**TASK REQUIREMENTS:**
Only the lines from the one containing "bpy.context.scene.collection.objects.link(empty)" through the one containing "in imported if" are to be copied, exactly and with both ends kept.

**SOURCE EXCERPT:**
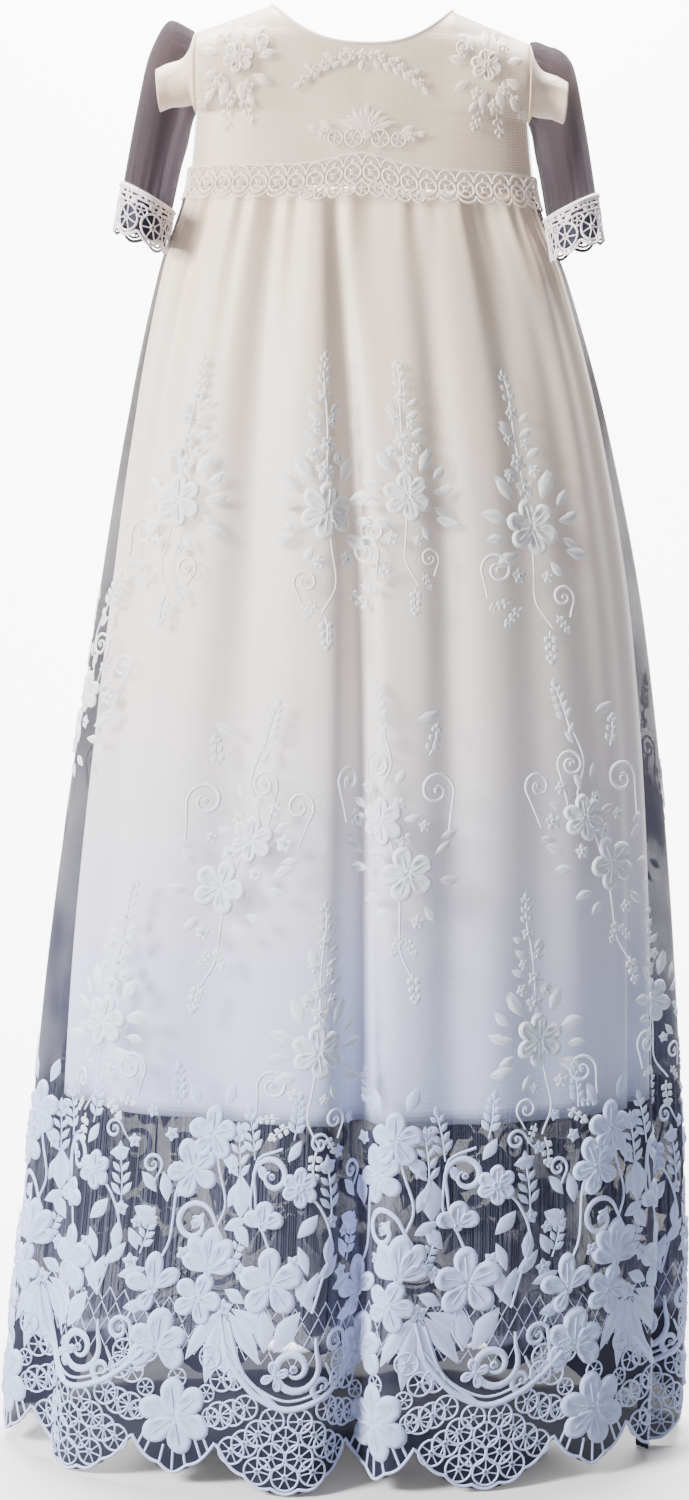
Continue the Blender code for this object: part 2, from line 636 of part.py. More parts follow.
def waist_trim(part, start, end):
    """A length of the looped trim over the waist seam: one lobe below each of its medallions."""
    count = TRIM_PITCHES[part]
    low = girth_angles(start, end, count * 3 + 1)
    lobe = np.where(np.arange(len(low)) % 3 == 0, 0, 1)
    below = TRIM_NOTCH_Z + (TRIM_TIP_Z - TRIM_NOTCH_Z) * lobe
    high = girth_angles(start, end, count * 2 + 1)
    outline = [*zip(low, below)] + [(u, TRIM_TOP_Z) for u in high[::-1]]
    inner = [(u, WAIST_Z) for u in high[1:-1]]
    flat, triangles = cut_sheet(outline, [], inner)
    u, z = flat[:, 0], flat[:, 1]
    ends = np.where(np.isclose(u, start), 0.1, 0) - np.where(np.isclose(u, end), 0.1, 0)
    z = z + TRIM_RISE * np.exp(-((u / TRIM_RISE_ANGLE) ** 2))
    clear = TRIM_CLEAR + 0.09 * np.clip(WAIST_Z - z, 0, None)
    sheets = [girth_surface(u + ends, z, -clear - thick) for thick in (1.3, 0)]
    wall("waist_trim_" + part, *sheets, triangles, "guipure")


SLEEVE_TURNS = 18


def sleeve(name, side, rows, shares, inset, thickness, material_name):
    """A tube of cloth through the sleeve's rows, open at the armhole and below."""
    turn = np.arange(SLEEVE_TURNS) * math.tau / SLEEVE_TURNS
    turns, share = np.meshgrid(turn, np.array(shares))

    def surface(turns, share):
        return sleeve_surface(rows, share, turns, side)

    outer = surface(turns, share)
    normal = outward(surface, turns, np.clip(share, 0.01, 0.99), 0.01, 0.01)
    centre = outer.mean(axis=1, keepdims=True)
    facing = np.sign(np.einsum("rci,rci->r", normal, outer - centre))
    normal = normal * facing[:, None, None]
    at_armhole = share == shares[0]
    normal[at_armhole, 0] = 0
    normal = normal / np.linalg.norm(normal, axis=-1, keepdims=True)
    triangles = grid_triangles(len(shares), SLEEVE_TURNS, closed=True)
    far = (outer - normal * inset).reshape(-1, 3)
    near = (outer - normal * (inset + thickness)).reshape(-1, 3)
    wall(name, far, near, triangles, material_name)


def cuff_half(name, side, start, end):
    """Half of a scalloped lace cuff, between its outer line and its inner line."""
    angles = np.linspace(start, end, 241)
    ring = sleeve_surface(SLEEVE_ROWS, np.full(angles.shape, 0.92), angles, side)
    length = np.concatenate([[0], np.cumsum(np.linalg.norm(np.diff(ring, axis=0), axis=1))])
    count = CUFF_SCALLOPS // 2
    pitch = length[-1] / count
    margin = SEAM_GAP / 2
    stations = np.arange(count * 4 + 1) * pitch / 4
    edge = 5.5 * np.abs(2 * (stations / pitch % 1) - 1) ** 2
    stations[0], stations[-1] = margin, length[-1] - margin
    top = CUFF_HEIGHT - 2 * SEAM_GAP
    outline = [*zip(stations, edge)] + [(s, top) for s in stations[::-2]]
    gaps = []
    for place in range(count):
        gaps += fan_gaps((place + 0.5) * pitch, 12.2, 9.3)
    inner = [(s, 18.5) for s in stations[2:-2:2]]
    flat, triangles = cut_sheet(outline, gaps, inner)

    def surface(s, height):
        share = 1 - height / CUFF_HEIGHT * (1 - CUFF_START)
        return sleeve_surface(SLEEVE_ROWS, share, np.interp(s, length, angles), side)

    outer = surface(flat[:, 0], flat[:, 1])
    inside = np.clip(flat[:, 0], 1, length[-1] - 1)
    normal = outward(surface, inside, np.clip(flat[:, 1], 1, None), 0.3, 0.3)
    centre = sleeve_surface(SLEEVE_ROWS, 0.9, angles, side).mean(axis=0) * (1, 0, 1)
    centre[1] = sleeve_surface(SLEEVE_ROWS, 0.9, np.array([0.0]), side)[0, 1]
    if np.einsum("ij,ij->", normal, outer - centre) < 0:
        normal = -normal
    if side == "right":
        triangles = triangles[:, ::-1]
    wall(name, outer, outer - normal * 1.3, triangles, "guipure")
    return len(gaps)


BUTTON_HEIGHTS = (-34.0, -58.0, -82.0, -100.0)
BUTTON_RADIUS = 4.5


def button(name, z):
    """A small satin-covered dome sewn beside the centre-back opening."""
    centre = bodice_surface(np.array(0.046), np.array((z + NECK_DROP_BACK) / (WAIST_Z + NECK_DROP_BACK)), 1)
    y = girth(z, "back") + SEAM_GAP + 0.1
    profile = ((1.0, 0.0), (1.0, 1.2), (0.8, 2.4), (0.45, 3.0))
    turn = np.arange(10) * math.tau / 10
    points, faces = [], []
    for radius, height in profile:
        points += [
            (centre[0] + BUTTON_RADIUS * radius * math.cos(a), y + height,
             z + BUTTON_RADIUS * radius * math.sin(a))
            for a in turn
        ]
    for r, c, d in ((r, c, (c + 1) % 10) for r in range(3) for c in range(10)):
        faces.append((r * 10 + c, r * 10 + d, r * 10 + 10 + d, r * 10 + 10 + c))
    faces += [tuple(range(30, 40)), tuple(range(9, -1, -1))]
    mesh = bpy.data.meshes.new(name)
    mesh.from_pydata((hung(np.array(points)) / 1000).tolist(), [], [f[::-1] for f in faces])
    mesh.materials.append(material("button_satin"))
    made = bpy.data.objects.new(name, mesh)
    bpy.context.scene.collection.objects.link(made)


def build_trimmings():
    """The motifs and the waist trim sewn on, and the buttons."""
    applique("shoulder_applique_left", 79, -42, 20, 25, 6, 12)
    applique("shoulder_applique_right", -79, -42, 20, 25, 6, -12)
    applique("neck_applique", 0, -36.5, 23, 6, 5, 0)
    applique("waist_applique", 3, -79.5, 33, 14.5, 6, 0)
    waist_trim("front", -90, 90)
    waist_trim("back_left", 90, 179.5)
    waist_trim("back_right", 180.5, 270)
    for number, z in enumerate(BUTTON_HEIGHTS, 1):
        button(f"button_{number}", z)


def build_sleeves():
    """Sheer sleeves with lace cuffs over the short satin caps."""
    cut = 0
    for side in ("left", "right"):
        shares = [0, 0.1, 0.2, 0.34, 0.5, 0.65, CUFF_START]
        sleeve("sleeve_" + side, side, SLEEVE_ROWS, shares, 0.0, TULLE, "tulle")
        sleeve("lining_cap_" + side, side, CAP_ROWS, [0, 0.25, 0.5, 0.75, 1], 0.0, SATIN, "satin")
        cut += cuff_half(f"cuff_{side}_back", side, 0, math.pi)
        cut += cuff_half(f"cuff_{side}_front", side, math.pi, math.tau)
    return cut


def main():
    for old in list(bpy.data.objects):
        bpy.data.objects.remove(old)
    build_bodice()
    cut = overskirt_panel("overskirt_front", -90, 90)
    cut += overskirt_panel("overskirt_back", 90, 270)
    lining_panel("lining_skirt_front", -90, 90)
    lining_panel("lining_skirt_back", 90, 270)
    cut += build_sleeves()
    build_trimmings()
    print("gaps cut", cut, "hem length", round(hem_lengths()[1][-1]))


main()
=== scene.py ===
import math

import bpy
import numpy as np
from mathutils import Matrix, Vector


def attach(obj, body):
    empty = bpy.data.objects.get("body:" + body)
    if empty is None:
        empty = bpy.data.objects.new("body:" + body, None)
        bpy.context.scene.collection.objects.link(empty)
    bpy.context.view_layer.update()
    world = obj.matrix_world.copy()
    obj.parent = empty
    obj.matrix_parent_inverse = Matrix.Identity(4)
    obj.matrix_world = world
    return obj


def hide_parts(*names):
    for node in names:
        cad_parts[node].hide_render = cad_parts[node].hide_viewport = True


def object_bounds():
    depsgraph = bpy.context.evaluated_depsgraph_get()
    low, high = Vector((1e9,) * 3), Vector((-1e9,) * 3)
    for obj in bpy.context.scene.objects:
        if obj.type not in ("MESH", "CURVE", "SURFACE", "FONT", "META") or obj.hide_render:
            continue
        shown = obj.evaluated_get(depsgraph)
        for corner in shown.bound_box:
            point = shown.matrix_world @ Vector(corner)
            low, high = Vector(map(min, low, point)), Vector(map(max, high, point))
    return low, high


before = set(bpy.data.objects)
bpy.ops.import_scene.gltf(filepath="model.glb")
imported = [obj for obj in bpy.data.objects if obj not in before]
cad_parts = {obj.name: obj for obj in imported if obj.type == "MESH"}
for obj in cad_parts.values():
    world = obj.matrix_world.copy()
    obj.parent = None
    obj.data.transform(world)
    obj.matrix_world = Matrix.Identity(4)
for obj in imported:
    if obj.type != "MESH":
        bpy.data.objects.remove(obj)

cad_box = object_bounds()

# The satin lining skirt: ivory duchess satin, gathered into the waist and hemmed at mid-calf.
# It is cut in a front and a back, seamed at the sides, and hangs free inside the net. Sizes are in
# millimetres. Every skirt layer follows the same girth, drift and folds, so they are settled here.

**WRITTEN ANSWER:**
        bpy.context.scene.collection.objects.link(empty)
    bpy.context.view_layer.update()
    world = obj.matrix_world.copy()
    obj.parent = empty
    obj.matrix_parent_inverse = Matrix.Identity(4)
    obj.matrix_world = world
    return obj


def hide_parts(*names):
    for node in names:
        cad_parts[node].hide_render = cad_parts[node].hide_viewport = True


def object_bounds():
    depsgraph = bpy.context.evaluated_depsgraph_get()
    low, high = Vector((1e9,) * 3), Vector((-1e9,) * 3)
    for obj in bpy.context.scene.objects:
        if obj.type not in ("MESH", "CURVE", "SURFACE", "FONT", "META") or obj.hide_render:
            continue
        shown = obj.evaluated_get(depsgraph)
        for corner in shown.bound_box:
            point = shown.matrix_world @ Vector(corner)
            low, high = Vector(map(min, low, point)), Vector(map(max, high, point))
    return low, high


before = set(bpy.data.objects)
bpy.ops.import_scene.gltf(filepath="model.glb")
imported = [obj for obj in bpy.data.objects if obj not in before]
cad_parts = {obj.name: obj for obj in imported if obj.type == "MESH"}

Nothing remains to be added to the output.